Group-Synth

Inspiration

We currently have smart pianos that allow one to have fine-tune control over parameters like pitch and amplitude. However, these pianos cost quite a lot of money and don't allow for easy collaboration (you have to have expensive wiring to link multiple devices up). Group-synth establishes a framework for solving both of these problems: easy access to fine-tune control and real-time group playing.

What it does

Musicians come together on an online website and join together to create music in real-time. After starting a music session, we first extract webcam data from the local users and use a version of OpenCV on JS to draw a convex hull around your hand, extract its center, and convert that into a frequency and amplitude value. We then send these values from the local machines to Firebase and use a global timing mechanism to synchronize the sending. Each user then extracts the latest, synchronized values from Firebase and calls updates to a JS music library called Gibber.

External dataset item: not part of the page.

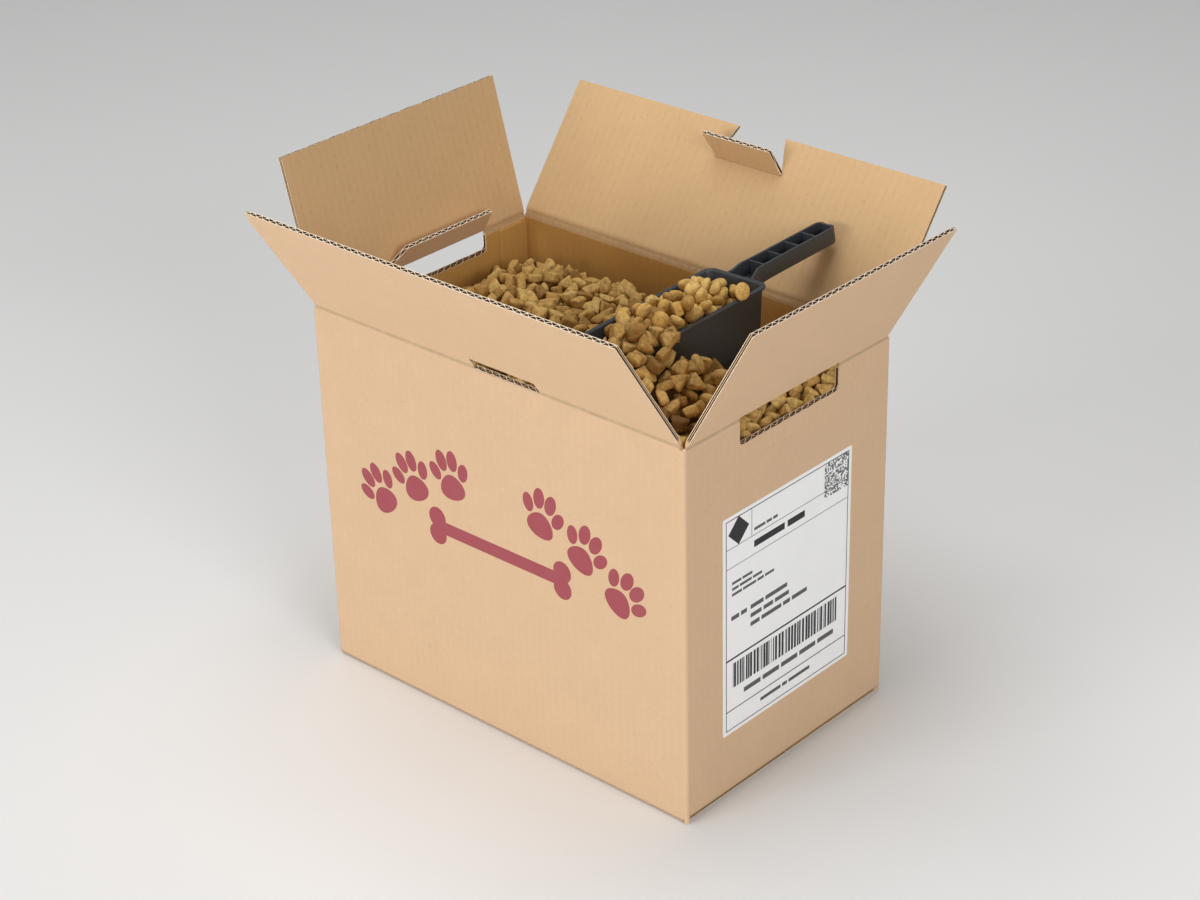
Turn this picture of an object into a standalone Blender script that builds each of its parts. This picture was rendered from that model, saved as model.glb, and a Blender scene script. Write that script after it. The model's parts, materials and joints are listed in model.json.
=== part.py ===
"""Corrugated shipping carton of dry pet food, its four top flaps open, with a plastic scoop in the food.

The origin is at the centre of the carton's base. +X runs along the long front panel, +Y to the back, +Z up.
The carton is one folded sheet. Its four top flaps turn on their creases, so each is an object of its own.
Run it with: blender --background --python part.py
"""

import math

import bmesh
import bpy
import numpy as np
from mathutils import Matrix, Vector

MM = 0.001

# Carton, outside sizes
LENGTH = 335 * MM  # along X
WIDTH = 213 * MM  # along Y
HEIGHT = 283 * MM  # base to the crease of the front and back flaps
BOARD = 3.0 * MM  # B-flute board
CORNER_RADIUS = 2.4 * MM
BASE_FOLD_RADIUS = 2.0 * MM
CLEARANCE = 0.3 * MM  # between pieces that touch
HINGE_CLEARANCE = 0.2 * MM  # each side of a crease

# Top flaps
FLAP_LENGTH = 104.5 * MM
FLAP_INSET = 3.3 * MM  # from the carton's outer corner to a flap's side edge
SIDE_CREASE_DROP = 1.5 * MM  # the side flaps fold in under the front and back ones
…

Each user is predefined to a specific instrument, and we render the group music locally on each machine so that each user has real-time feedback.

How we built it

HTML to build the website that each user logs into.
OpenCV in JS to extract the center of each local user's hand all from within the website.
Firebase to synchonize the frequencies extracted from each user.
Gibber to render the frequencies from each user onto different synthesize instruments and play the music in real time.

Challenges we ran into

Synchronization was a major challenge. You need some way of determining what notes come at the same time from different users. To solve this, we have a global start time and have each user pushing to Firebase every x time multiples from that global start time.
OpenCV was another issue. We needed to run hand extraction for relatively low computation costs, so we spent a long time searching for algorithms online and modifying these to run in the web browser in JS. Finally, we were able to build a Computer Vision algorithm that extracts the hand location in a multitude of locations.
Getting audio generation to run smoothly even with multiple instruments updating multiple times over a real-time database. We solved this by hacking Gibber.